What else does Nebula offer? Well, first off, they were extremely slow. It took months to get my results. Second, they offer some quite terrible paid ancestry results:
Who wants to pay 45 USD to read about some Y/MT results? These are included in 23andme and every other service and are very easy to do, and not very interesting. Nebula doesn't even offer any global ancestry results. They could have easily collected some public genomes and at least provided people with people with European%, Asian% or something, but no. Again, odd.
In terms of data collection, they also go the survey route of 23andme:
So if they keep not going bankrupt (I hear they are doing poorly), there should be some GWASs based on WGS data that use Nebula data. Well, so I hope!
What about data quality? Well, here's how their SNP and indel calls look like (bcftools view):
The data appears to be in hg38 build, and they have helpfully added the rsid's. That means we can
easily compare the results to the array data from 23andme.
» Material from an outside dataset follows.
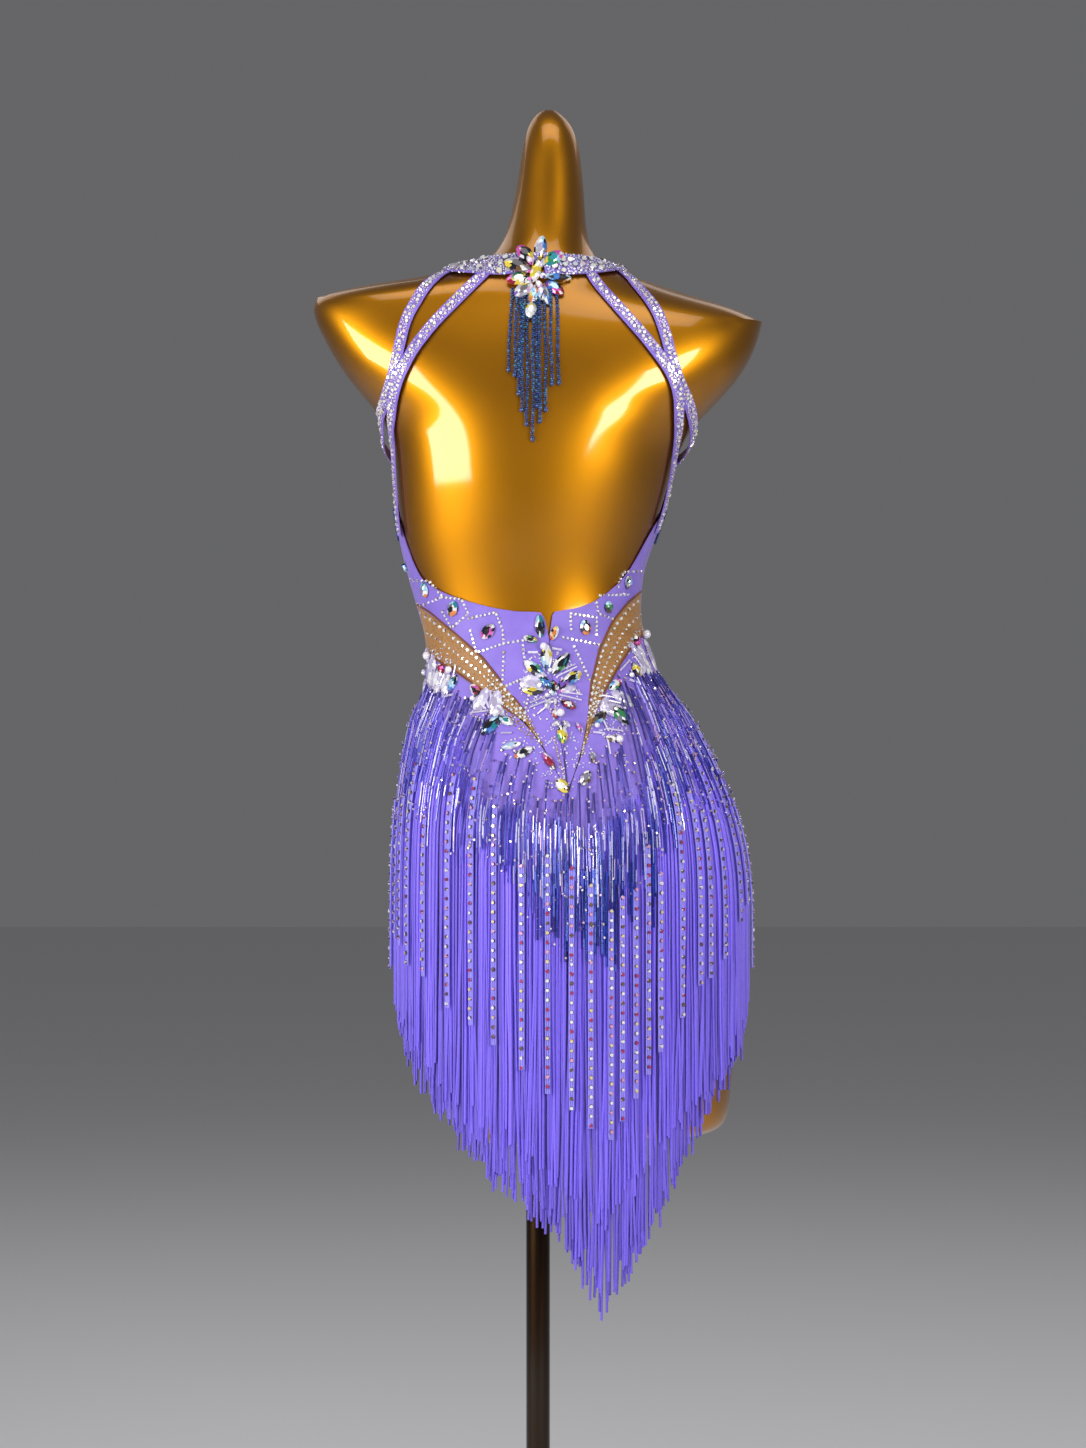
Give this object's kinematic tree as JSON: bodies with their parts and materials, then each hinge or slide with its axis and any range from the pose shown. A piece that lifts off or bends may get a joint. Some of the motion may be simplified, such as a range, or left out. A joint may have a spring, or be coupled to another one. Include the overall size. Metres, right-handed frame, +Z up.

I picked a random the first SNP, rs3094315. 23andme says I have AA. Nebula provides a genome browser, which shows this plot:
It's somewhat confusing at first, but actually it shows each read of this region and which letter it saw. Since this is 30x coverage, there should be about 30 reads, and indeed, there are 34. All of these were A's, so clearly I must be AA at this loci. Hooray, n=1 agreement! Their VCF file looks like this (in R). Here's the same SNP, line 1:
The data are in the last column (VCF files are transposed basically, metadata in rows, data in columns). The GT field is the genotype, so it should show that I have two ALT alleles. It says 1/1 which indeed means I have 2 copies of the second allele (first in ALT column), which is A. In fact, their VCF file doesn't include the loci where you have the most common genotype (i.e. REF REF), presumably to save a lot of space as otherwise the VCF file would be huge of redundant information. All human genomes are identical at most loci, there isn't any variation. Of the ones that show some variation at least, most people still have the most common alleles, so noting this in a file would be a waste of time. Anyway, if one is trying to score genomes, then, one has to fill in these missing variants.
All in all, WGS data is not very useful for end-users as of yet because most genetic prediction models ('GWASs') aren't based on WGS data, so there's not much to use the extra information for. I expect this to change in the coming years. In terms of utility of getting WGS done now, then, there isn't much. If you wait, you will get the same done cheaper and at higher quality. If you have a family member who is dying or very old, it is sensible to get their WGS done now before it is too late. For those who aren't dying, WGS now is really only for enthusiasts who want to dig into potential weird rare variants, including the structural ones. It is therefore a pity that they don't provide calls for these by default!